Warming waters from climate change off the Atlantic coast are driving lobsters further north than ever before, disrupting fisheries and - for some - perhaps changing a way of life forever.

While the southern New England lobster fishery has all but collapsed, fishers in Maine, Prince Edward Island and even further north are benefiting from the crustaceans’ movement.

“I’ve seen enough of the charts to say the water’s warming, and if that’s climate change, it’s happening. It is happening,” says Beth Casoni, executive director of the Lobstermen’s Association of Massachusetts.

Casoni estimates some 30 fishers still trap lobster in southern New England, down from hundreds previously. The impacted areas include Southern Massachusetts, Rhode Island, Connecticut and New York.
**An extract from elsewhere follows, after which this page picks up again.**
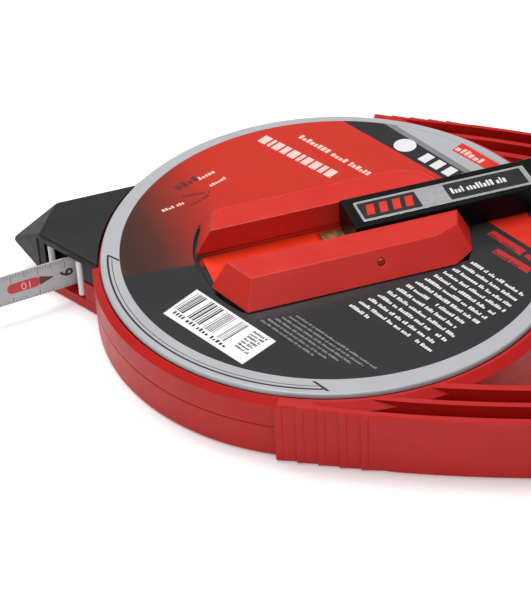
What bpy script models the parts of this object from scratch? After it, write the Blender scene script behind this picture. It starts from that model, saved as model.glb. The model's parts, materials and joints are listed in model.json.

At the same time the lobster fishing in Maine and north has exploded. Maine is seeing historically high landings now, roughly five times higher than it was back in the 1980s and ‘90s.

It’s a similar story in P.E.I., where lobster landings have gone from a low of 17.6 million pounds in 1997 to a high of 29.7 million pounds in 2014.

Off of Nova Scotia, fishers are calling the 2015-2016 season one of the best in the last decade and estimate the lobster catch at 75 million pounds.

There have even been reports of fishers trying to secure lobster fishing licences in the northern Gulf of St. Lawrence off of Quebec and Labrador - a cold-water region which previously hasn’t supported a lobster fishery.